▶ Records to use
—————
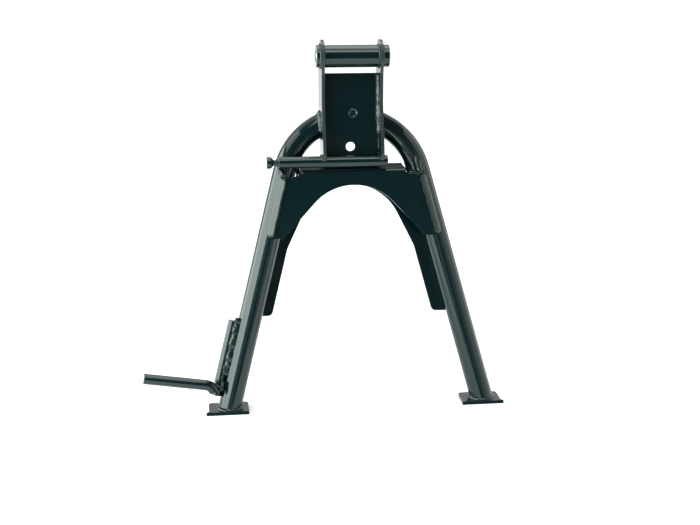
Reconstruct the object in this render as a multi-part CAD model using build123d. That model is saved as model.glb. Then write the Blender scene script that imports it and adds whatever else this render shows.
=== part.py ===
—————
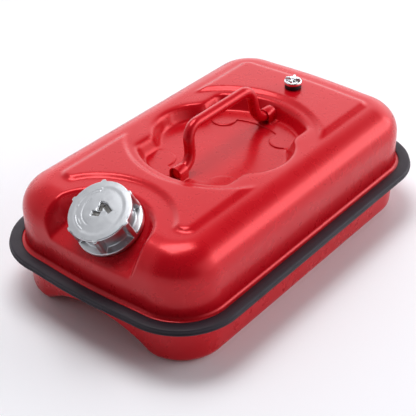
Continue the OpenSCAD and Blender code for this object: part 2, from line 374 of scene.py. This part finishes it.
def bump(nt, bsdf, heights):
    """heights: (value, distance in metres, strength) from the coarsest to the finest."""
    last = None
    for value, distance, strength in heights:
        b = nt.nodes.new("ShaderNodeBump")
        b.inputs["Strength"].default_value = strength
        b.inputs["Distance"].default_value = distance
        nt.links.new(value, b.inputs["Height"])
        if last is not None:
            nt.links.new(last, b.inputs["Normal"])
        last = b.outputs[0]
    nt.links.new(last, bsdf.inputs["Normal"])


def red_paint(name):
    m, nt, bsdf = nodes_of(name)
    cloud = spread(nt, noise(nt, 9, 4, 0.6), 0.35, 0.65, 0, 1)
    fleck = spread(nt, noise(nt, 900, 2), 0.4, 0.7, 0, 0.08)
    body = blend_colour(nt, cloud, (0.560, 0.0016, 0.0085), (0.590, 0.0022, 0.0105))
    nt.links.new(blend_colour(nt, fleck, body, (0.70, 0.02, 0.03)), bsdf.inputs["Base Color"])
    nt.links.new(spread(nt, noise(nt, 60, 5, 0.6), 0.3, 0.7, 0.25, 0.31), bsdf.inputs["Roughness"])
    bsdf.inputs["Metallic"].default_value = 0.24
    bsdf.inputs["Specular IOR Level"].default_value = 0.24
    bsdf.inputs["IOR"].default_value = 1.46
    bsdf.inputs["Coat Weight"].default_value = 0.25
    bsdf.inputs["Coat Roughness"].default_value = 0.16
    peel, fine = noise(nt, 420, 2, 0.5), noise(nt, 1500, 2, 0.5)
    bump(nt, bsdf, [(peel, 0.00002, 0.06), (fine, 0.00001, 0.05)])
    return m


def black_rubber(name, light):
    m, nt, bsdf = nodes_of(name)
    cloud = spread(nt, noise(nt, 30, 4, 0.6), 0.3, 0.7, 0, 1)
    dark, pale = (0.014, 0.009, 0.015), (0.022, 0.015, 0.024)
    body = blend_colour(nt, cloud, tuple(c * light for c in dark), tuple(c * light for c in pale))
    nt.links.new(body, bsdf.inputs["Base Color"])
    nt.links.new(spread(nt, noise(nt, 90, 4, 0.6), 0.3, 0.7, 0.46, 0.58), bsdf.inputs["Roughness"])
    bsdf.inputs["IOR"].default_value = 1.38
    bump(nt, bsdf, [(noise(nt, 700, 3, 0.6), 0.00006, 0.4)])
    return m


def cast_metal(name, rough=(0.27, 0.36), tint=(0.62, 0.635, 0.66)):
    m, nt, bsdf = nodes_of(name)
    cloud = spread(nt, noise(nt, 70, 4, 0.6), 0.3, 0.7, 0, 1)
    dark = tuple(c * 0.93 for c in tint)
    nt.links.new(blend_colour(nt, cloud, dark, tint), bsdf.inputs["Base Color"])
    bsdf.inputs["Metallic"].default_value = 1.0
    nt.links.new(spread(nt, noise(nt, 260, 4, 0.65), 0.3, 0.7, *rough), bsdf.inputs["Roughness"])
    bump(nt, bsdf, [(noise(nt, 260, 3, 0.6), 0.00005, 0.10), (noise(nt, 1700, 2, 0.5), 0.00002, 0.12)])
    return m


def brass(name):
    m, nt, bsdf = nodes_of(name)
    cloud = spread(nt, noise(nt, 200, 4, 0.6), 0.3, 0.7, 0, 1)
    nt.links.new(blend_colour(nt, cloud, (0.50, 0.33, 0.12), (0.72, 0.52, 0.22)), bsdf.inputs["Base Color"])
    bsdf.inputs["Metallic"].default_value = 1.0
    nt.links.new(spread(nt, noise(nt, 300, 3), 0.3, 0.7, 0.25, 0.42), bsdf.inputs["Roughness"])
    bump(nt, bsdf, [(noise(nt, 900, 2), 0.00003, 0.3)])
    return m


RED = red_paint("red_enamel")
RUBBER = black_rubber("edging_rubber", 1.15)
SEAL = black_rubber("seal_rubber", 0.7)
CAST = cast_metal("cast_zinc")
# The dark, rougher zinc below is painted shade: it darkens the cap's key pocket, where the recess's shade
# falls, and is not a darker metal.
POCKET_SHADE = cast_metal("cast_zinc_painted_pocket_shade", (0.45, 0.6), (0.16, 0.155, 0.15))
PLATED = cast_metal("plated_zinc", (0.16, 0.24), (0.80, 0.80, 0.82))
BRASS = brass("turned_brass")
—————
▶ Problem description
Search the data above for the word "from", then gather each line in which it appears.

▶ Result of this exercise
Continue the OpenSCAD and Blender code for this object: part 2, from line 374 of scene.py. This part finishes it.
    """heights: (value, distance in metres, strength) from the coarsest to the finest."""